I’ll try to get pics of these to inspire you to make your own with your kids.
We named coins and values so he could know how much change he had. We counted nickles by 5’s, and dimes by 10’s which I wrote out for him. Now, I had tried to get him to learn this a year ago, but he couldn’t seem to get the pattern. This time, I never mentioned any pattern, and he said, “look mom, there’s a pattern” he took my pen and continued my 5’s in a list down to the number 50 on his own.
A huge reminder to me that waiting until a child is ready, rather than trying to push a concept they’re just not ready for, because schools say it’s time to learn it.. well, I will store this moment in memory for the future!
We watched a short video on YouTube on the effect Wolves have had after returning to Yellowstone National Park. He made his best friend watch it, too. He sat and watched a longer documentary on Wolves just so he could draw draft after draft until he could produce a drawing that looked like a wolf to his satisfaction.
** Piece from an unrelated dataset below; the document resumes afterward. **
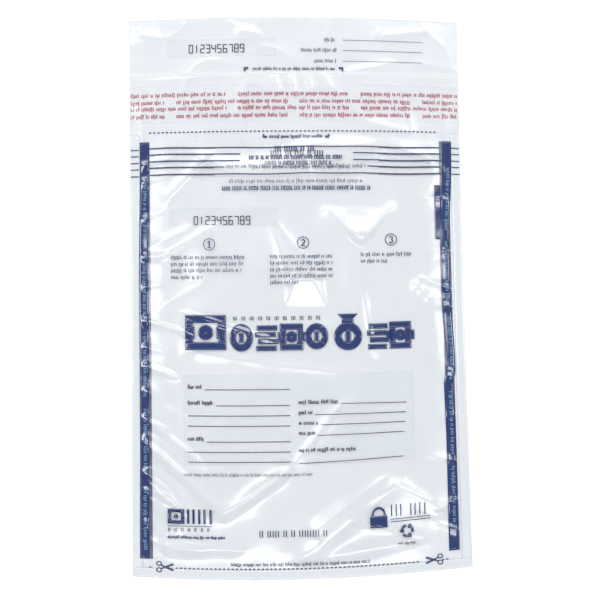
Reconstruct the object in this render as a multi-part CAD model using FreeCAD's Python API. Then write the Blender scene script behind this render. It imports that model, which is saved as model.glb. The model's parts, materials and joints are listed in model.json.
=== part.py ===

He scoured the library for every book, story, and video on wolves they had in stock.
His determination to complete a project, his producing multiple drafts of the same thing until he feels he’s improved as much as possible, his focus, his creativity, desire, enthusiasm, love and thirst for knowledge.. I’m absolutely in amazement.
I’m not saying any other kid would do the same sorts of things. Every child is different, every family is different, but what might yours do if you let go of all control of what you think he or she should learn? And for long enough to get past the novelty of their freedom, the pushing of boundaries, to just enjoy learning what they want for no other reason than that they wish to learn it?
I hope you’re inspired to at least give them a chance. Trust that they can and will learn without anyone dictating who, what, why, and how every step of the way, without trying to determine if they’ve learned enough with tests. Think how that system would fare with you at your current age and profession.
My goal is to let my kids find their passions.
They will, and they will learn what they need to know in order to make that passion their living. Ultimately I want them to be happy, very, very happy in life, and being passionate about what you do is much more a recipe for that than anything.